In the same time, despite the calls to shorten the mandate of UNMIK, opposition of Russia and China in Security Council makes that unlikely. Finally, in the last couple of months – with much bitterness, resistance and opposition – in the background there was a development of the narrative that borders need to be corrected in order for ,,historical agreement” between Kosovo and Serbia to be achieved. Two political leaders, Tachi and Haradinai, are competing for the voters support and currently, the latter is winning. Prishtina and Kosovo urgently need a „sucess” in order for the state-building process, a paradigm in which this society operated for almost 20 years, not be put in jeopardy.
In Kosovo, according to the barometer of Kosovo Center for Security Studies (KCSS), KSF represents the institution in which most citizens of ethnic Albanian descent trust (around 84%); while within Serbian communities the reverse is happening (only 4,7%). The international community (NATO, USA) invested large amounts of time and resources in KSF, insisting on multiethnic composition as one of the core principles; in part because of integration and feeling of belonging which was inspired by the success of armed forces in BiH. Distrust and suspicions that Serbian communities have been (obviously without any success- partly because of conflicting narratives coming from Belgrade) met with reassurance from Belgrade with an idea that the transformation won’t happen suddenly and that at least 10 years will pass until the army will have full „operational capability”.
What are the arguments for transformation? According to Florian Qehaja, Director of KCSS, first one is that KFOR will not stay forever on Kosovo and that one should prepare for that transitional period. The second one is that it is necessary to reach „local ownership”, which means that the time came for the citizens of Kosovo to make the change from being passive users of security to become active contributors. This should be done in an inclusive way, with the participation of all communities and in full cooperation with key Kosovo’s partners- USA, Great Britain and Germany (which by the way is against of transformation happening outside of constitutional framework). Qehaja, as his numerous colleges, asserts that it is not planned for the future army to have an offensive military capacity, which means heavy weaponry, and that its main goal will be (self)defence, assisting in states of emergency and presence in peace keeping operations. On the other side, in arguments against we should make a differentiation between ones of Belgrade officials and ones from Serbian representatives in Kosovo. Official Belgrade asserts that Resolution 1244 (which) states that outside of KFOR no army or armed force cannot exist. They also point out to the possible destabilisation and consequences on dialogue and ethnic relations. On the other hand, representatives from Serbian communities state that the main problem is distrust; they question the necessity of an army when KFOR is still present and remind that there is no possibility that Serbian armed forces will try to enter Kosovo without prior approval from NATO
Distrust contributes to building the perception of militarisation, even if we look at real intentions. Here, although that may be hard sometimes, we should understand Pristina. Serbia is an internationally recognised actor which develops (more or less) freely its armed forces investing in capacities and people and entering in relations it views as purposeful. As well as in the region, in Kosovo there is a strong and critical view of helicopters acquisitions, regular military exercises, project „1500” and to some extent the awareness that Serbian army has a possibility of developing an active reserve. That’s why on „our” side of the administrative line every show of Pristina strength (mainly entering of ROSU in the north of Kosovo) is perceived as an announcement of ambition for the establishment of complete and indisputable control over the whole territory of Kosovo.

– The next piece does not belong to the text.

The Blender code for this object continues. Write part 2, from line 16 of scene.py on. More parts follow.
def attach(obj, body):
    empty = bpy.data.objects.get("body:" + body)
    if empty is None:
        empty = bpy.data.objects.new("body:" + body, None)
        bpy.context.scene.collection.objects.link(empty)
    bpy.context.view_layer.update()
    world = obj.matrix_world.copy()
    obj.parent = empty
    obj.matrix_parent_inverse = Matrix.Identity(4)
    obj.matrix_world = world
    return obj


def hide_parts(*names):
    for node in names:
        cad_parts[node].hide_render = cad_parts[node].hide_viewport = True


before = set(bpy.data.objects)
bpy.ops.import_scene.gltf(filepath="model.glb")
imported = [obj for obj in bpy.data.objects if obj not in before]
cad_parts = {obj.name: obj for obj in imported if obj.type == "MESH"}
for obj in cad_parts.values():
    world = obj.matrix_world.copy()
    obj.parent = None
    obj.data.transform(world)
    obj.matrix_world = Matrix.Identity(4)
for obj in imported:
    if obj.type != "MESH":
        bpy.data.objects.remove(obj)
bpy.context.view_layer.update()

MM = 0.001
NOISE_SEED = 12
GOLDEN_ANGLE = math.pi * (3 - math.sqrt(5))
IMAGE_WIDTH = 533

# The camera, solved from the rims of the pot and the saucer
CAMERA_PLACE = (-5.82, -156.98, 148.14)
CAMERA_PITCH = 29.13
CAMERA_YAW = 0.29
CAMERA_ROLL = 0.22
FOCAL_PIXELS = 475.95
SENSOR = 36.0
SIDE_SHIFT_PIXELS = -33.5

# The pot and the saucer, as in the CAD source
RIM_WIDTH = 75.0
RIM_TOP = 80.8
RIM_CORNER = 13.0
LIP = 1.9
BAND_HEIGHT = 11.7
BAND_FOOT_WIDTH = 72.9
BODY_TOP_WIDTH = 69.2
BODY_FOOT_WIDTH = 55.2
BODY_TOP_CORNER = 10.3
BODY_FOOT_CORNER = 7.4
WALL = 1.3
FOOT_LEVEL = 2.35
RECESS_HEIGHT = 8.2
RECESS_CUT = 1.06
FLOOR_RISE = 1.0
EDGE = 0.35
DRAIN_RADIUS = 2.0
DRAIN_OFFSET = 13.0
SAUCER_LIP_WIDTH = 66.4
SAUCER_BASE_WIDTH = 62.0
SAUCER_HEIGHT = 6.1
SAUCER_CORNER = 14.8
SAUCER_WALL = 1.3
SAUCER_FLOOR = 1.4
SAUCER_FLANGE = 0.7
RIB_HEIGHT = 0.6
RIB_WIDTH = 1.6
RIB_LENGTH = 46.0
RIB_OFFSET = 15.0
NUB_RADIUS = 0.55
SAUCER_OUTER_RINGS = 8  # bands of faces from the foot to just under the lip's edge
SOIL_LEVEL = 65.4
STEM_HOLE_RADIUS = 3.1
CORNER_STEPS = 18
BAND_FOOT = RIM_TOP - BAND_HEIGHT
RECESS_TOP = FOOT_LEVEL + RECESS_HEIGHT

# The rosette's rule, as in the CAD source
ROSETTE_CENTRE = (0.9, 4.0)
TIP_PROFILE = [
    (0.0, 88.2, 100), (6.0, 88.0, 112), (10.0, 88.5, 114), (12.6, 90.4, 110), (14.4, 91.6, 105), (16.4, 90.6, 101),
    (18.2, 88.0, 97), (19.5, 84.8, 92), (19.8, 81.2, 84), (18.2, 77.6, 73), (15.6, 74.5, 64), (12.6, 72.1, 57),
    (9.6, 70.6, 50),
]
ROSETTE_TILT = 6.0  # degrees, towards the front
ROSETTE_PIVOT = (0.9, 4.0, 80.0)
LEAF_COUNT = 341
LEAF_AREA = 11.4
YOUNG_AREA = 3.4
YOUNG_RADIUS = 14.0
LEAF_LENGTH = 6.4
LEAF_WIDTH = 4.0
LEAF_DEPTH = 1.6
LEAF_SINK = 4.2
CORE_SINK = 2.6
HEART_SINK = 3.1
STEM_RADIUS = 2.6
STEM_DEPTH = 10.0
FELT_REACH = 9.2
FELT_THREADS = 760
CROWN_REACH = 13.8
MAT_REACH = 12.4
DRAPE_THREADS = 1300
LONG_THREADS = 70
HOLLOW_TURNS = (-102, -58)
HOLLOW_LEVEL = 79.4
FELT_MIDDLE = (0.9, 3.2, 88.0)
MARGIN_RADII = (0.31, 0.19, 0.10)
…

That’s why one of the priorities in Belgrade’s agenda is to make the process of KSF transformation as hard as possible. According to KCSS analysis from September of 2018. pressure which Serbia allegedly put on Serbian members of KSF to leave the unit, are reminiscent of psychological-propaganda operation (psyop): besides the usual rhetoric (which declared them as traitors), it was suggested to them that in some future conflict they can find themselves on the side of the enemy, fighting against their brothers, they were warned that members of their close and extended family depend on incomes (salaries, pensions) from Serbia, they were threatened with prohibition of crossing the administrative line. Presumably, the biggest pressure was put on members of the unit in Gnjilane where, again according to reports of colleagues from Pristina, some success was accomplished in the integration of Serbian members. These accusations, which were openly expressed by members of the Kosovo government, are univocally denied by official Belgrade. What remains is the fact that at the beginning of 2018. KSF had around 130 Serbs, and that six months later 60 of them resigned. This has put in danger on of the most proclaimed goals of KSF that 10% of its force should be comprised of other ethnic groups living in Kosovo.

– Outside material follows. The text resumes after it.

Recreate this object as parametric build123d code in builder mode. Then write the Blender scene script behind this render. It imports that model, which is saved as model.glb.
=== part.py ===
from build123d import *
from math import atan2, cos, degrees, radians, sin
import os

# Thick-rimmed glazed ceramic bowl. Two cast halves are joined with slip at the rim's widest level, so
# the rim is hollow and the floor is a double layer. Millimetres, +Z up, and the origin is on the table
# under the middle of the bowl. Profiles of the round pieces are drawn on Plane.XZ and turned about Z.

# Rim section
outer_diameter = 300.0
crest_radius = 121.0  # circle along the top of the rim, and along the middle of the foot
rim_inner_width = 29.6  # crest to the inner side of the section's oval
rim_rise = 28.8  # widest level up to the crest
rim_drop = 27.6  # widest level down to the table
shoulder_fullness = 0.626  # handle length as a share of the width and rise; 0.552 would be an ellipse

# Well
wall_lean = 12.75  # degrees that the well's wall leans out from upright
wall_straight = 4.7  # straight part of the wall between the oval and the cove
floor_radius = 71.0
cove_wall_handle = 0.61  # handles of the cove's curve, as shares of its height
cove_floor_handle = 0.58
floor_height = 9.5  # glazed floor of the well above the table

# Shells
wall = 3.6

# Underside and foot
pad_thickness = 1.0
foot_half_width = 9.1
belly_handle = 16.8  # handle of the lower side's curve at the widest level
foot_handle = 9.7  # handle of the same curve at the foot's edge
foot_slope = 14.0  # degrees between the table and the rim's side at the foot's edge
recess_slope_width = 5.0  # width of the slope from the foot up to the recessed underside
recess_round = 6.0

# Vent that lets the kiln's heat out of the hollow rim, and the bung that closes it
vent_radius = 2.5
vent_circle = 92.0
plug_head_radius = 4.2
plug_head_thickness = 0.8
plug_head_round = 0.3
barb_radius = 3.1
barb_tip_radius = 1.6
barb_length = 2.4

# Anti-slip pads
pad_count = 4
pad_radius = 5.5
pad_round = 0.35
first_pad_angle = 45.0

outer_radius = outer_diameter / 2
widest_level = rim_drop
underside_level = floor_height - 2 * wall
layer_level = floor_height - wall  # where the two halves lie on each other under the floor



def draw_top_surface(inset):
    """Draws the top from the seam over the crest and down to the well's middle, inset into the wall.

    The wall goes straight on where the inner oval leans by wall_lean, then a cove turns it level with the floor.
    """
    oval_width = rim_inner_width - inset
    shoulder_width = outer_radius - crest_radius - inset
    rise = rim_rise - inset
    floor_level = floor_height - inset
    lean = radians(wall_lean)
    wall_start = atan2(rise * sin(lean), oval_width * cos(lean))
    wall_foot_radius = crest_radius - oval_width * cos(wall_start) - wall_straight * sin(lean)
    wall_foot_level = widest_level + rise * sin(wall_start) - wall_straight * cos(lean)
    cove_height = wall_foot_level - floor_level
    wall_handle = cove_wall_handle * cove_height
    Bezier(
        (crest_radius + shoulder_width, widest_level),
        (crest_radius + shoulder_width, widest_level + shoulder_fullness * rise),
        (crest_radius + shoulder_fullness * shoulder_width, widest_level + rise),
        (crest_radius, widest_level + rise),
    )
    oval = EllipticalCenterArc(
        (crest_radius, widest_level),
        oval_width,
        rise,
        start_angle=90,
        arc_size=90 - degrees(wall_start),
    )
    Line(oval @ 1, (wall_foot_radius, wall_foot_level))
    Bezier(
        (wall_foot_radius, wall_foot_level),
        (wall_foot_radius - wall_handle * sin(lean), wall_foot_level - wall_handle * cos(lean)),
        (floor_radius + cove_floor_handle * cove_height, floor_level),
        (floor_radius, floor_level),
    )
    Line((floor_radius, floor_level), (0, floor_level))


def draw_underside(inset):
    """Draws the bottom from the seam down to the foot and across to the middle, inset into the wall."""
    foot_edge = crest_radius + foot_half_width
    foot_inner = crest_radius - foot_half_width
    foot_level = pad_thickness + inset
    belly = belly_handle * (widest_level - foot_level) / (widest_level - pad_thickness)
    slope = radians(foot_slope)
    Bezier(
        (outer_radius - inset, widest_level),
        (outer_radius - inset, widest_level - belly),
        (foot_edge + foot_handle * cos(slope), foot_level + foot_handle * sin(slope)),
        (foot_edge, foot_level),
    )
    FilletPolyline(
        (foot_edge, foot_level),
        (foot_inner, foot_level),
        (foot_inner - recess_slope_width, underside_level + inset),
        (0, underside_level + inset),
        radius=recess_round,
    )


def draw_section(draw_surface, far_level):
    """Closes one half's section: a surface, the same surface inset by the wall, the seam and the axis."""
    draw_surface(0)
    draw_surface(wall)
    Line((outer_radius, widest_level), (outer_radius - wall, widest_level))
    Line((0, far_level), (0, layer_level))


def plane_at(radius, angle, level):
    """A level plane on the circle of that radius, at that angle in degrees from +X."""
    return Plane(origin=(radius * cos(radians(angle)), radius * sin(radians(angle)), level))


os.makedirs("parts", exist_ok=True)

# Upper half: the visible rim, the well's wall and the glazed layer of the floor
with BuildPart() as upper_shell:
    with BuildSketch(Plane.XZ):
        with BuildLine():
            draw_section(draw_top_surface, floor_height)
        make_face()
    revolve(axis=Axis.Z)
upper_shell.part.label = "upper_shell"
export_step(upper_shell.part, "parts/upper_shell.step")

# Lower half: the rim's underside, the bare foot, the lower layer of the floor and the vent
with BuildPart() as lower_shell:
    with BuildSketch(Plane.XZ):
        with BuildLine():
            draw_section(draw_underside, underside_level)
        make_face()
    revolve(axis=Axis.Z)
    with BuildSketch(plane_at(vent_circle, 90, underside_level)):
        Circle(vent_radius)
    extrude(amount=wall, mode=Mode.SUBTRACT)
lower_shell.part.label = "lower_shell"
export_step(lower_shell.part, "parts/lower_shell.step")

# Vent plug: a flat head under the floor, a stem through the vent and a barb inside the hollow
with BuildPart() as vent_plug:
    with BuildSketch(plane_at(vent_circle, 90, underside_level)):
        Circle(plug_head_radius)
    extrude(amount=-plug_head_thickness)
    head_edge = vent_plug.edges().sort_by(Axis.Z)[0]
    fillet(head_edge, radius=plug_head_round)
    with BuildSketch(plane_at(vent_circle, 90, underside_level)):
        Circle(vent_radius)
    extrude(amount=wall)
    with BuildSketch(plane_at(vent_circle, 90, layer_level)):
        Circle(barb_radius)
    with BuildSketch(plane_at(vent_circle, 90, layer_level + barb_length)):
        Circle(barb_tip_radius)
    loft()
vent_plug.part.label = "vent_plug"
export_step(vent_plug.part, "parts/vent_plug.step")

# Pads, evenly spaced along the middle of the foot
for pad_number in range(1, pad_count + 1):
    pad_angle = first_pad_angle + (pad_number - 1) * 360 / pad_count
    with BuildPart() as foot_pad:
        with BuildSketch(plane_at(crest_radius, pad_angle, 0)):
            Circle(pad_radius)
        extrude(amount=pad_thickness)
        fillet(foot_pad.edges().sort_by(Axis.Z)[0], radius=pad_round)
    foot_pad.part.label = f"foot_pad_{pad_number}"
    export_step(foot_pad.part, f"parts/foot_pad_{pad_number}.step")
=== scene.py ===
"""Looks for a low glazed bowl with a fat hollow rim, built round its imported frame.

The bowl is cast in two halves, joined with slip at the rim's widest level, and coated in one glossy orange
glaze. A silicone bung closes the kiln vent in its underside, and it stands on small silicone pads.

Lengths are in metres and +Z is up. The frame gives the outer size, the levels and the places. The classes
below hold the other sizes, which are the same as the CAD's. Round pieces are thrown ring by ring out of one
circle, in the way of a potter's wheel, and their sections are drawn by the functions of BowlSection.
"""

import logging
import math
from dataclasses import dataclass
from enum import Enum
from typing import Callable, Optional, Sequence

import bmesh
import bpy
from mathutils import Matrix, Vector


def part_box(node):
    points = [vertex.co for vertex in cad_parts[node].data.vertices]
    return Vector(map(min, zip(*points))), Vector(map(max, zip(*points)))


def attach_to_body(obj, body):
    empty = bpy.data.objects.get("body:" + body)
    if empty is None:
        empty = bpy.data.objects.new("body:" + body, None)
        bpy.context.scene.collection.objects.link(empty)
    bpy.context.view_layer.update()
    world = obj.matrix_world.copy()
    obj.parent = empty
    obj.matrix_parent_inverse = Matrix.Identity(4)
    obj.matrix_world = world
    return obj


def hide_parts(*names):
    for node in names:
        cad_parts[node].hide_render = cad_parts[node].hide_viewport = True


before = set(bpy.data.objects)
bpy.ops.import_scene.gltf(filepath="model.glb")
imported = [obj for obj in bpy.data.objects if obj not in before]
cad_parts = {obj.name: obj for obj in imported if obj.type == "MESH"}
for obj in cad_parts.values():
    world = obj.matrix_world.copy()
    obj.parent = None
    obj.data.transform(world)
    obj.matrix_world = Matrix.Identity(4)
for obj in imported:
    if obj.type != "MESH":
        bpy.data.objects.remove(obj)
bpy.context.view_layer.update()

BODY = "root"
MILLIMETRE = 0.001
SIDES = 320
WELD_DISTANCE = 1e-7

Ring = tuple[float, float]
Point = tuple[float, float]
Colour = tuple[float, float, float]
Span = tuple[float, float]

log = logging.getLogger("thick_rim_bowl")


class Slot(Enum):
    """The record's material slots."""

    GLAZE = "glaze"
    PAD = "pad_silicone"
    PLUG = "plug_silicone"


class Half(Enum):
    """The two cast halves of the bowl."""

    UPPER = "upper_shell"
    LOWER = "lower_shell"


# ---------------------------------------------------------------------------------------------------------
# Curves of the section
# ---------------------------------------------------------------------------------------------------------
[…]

The question is whether Belgrade can act differently. We already characterised that the ,,game” (or the battle – depending from which side you look at it) which is lasting for more than ten years – recognition and disputing the sovereignty – must keep on going because otherwise, all current politics loses its substance. Besides, both sides are counting with an assumption that they can’t back down with pressure, because if partners in international community see that „they don’t care anymore” then they won’t advocate that hard for a given goal. In the moments of harsher rhetoric its more clear than ever how much damage is created because Belgrade and Pristina at no point in time honestly put effort into building a different relations which would enable real life to have a priority, instead of the abstract notion of a „state”- maybe then we would understand better each other, and in understanding needs of other side lies the root of future compromise.